### Set problem
Find the lines holding "metres" and copy them.

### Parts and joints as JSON
· · · · · · ·
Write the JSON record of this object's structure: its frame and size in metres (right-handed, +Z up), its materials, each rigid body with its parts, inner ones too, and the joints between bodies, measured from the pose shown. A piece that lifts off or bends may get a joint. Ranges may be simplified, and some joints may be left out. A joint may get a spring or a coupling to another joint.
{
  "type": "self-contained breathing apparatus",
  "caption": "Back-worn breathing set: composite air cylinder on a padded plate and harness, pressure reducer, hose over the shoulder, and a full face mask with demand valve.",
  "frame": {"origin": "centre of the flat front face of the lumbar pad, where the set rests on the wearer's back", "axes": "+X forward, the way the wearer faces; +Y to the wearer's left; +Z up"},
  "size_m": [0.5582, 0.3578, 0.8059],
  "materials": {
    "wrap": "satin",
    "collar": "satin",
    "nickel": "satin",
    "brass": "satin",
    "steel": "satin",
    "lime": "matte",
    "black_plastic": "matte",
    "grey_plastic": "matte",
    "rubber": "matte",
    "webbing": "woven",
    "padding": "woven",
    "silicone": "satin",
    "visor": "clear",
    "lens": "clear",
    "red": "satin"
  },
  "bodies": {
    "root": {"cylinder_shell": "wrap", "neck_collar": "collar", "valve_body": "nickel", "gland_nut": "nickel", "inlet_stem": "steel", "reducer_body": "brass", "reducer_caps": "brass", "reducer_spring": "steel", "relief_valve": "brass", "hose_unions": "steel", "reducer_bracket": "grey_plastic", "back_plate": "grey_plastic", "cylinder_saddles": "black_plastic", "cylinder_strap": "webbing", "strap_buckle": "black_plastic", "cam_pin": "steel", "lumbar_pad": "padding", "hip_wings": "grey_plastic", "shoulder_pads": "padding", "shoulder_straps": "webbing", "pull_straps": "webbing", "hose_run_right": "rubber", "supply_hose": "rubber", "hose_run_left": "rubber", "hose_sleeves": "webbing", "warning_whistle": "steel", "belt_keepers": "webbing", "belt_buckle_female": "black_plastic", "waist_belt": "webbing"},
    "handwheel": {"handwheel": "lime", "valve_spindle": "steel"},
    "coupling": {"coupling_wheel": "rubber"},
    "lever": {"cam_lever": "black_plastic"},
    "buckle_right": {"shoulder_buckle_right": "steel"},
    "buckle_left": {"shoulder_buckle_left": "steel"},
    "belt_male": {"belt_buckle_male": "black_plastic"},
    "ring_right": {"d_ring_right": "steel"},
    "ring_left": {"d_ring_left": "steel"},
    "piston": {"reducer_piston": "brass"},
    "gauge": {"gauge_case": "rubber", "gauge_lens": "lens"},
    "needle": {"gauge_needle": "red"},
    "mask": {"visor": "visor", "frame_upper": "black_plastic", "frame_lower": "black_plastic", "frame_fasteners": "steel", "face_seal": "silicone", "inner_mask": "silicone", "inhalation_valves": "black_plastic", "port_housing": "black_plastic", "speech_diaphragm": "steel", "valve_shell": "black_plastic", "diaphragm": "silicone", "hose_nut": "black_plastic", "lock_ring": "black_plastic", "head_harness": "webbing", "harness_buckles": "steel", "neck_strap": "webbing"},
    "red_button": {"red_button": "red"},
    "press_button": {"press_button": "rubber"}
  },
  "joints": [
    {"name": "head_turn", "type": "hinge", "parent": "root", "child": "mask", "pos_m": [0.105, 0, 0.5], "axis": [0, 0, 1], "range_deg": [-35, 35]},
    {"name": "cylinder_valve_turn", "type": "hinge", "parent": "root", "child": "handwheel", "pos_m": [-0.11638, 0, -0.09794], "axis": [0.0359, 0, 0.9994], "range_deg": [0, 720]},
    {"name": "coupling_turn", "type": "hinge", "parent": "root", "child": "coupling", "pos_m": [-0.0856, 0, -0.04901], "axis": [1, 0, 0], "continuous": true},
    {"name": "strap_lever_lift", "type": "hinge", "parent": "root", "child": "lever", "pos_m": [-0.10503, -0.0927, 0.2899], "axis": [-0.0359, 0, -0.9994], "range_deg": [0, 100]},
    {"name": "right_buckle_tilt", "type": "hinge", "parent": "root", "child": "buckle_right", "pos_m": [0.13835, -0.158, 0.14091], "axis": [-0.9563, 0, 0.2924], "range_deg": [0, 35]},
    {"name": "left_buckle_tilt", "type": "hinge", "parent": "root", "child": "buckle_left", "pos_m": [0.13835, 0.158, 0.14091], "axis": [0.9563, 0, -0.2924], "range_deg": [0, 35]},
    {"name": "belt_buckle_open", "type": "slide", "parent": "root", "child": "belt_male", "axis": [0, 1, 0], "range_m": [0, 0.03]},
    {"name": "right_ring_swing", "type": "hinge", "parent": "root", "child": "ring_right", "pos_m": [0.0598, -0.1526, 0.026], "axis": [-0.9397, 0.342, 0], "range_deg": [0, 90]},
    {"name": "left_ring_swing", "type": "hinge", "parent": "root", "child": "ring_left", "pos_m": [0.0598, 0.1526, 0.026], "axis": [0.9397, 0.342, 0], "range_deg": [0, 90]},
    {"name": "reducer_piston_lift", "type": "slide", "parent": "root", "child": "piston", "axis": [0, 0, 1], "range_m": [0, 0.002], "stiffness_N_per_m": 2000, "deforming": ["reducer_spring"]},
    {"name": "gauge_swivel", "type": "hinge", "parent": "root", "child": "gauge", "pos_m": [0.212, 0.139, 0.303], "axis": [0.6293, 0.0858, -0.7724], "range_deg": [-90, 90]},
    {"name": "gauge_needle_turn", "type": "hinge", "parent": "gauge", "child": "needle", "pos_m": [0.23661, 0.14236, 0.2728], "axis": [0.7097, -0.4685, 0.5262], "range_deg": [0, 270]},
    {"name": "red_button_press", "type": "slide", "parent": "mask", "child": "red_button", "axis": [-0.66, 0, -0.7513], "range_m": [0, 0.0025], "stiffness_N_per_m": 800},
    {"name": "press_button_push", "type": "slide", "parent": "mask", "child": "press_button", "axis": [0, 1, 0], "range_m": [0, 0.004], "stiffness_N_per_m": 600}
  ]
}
· · · · · · ·
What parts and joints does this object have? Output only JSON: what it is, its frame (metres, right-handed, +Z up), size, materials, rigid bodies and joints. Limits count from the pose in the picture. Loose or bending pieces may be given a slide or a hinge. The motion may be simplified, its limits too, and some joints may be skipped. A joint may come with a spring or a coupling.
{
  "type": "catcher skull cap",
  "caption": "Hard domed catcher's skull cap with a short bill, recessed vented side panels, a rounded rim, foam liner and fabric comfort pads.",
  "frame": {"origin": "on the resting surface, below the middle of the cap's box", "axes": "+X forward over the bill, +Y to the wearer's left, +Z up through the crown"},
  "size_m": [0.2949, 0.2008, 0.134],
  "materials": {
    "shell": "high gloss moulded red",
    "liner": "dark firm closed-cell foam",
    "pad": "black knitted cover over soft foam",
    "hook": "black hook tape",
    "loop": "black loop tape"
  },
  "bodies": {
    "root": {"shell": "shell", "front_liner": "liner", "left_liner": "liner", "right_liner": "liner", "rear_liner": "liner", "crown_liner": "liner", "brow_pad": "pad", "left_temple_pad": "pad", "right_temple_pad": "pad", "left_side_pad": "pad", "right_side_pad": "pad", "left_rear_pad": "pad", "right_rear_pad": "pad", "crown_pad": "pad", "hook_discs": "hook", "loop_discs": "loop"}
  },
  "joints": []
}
· · · · · · ·
### Solution to this problem
Write the JSON record of this object's structure: its frame and size in metres (right-handed, +Z up), its materials, each rigid body with its parts, inner ones too, and the joints between bodies, measured from the pose shown. A piece that lifts off or bends may get a joint. Ranges may be simplified, and some joints may be left out. A joint may get a spring or a coupling to another joint.
What parts and joints does this object have? Output only JSON: what it is, its frame (metres, right-handed, +Z up), size, materials, rigid bodies and joints. Limits count from the pose in the picture. Loose or bending pieces may be given a slide or a hinge. The motion may be simplified, its limits too, and some joints may be skipped. A joint may come with a spring or a coupling.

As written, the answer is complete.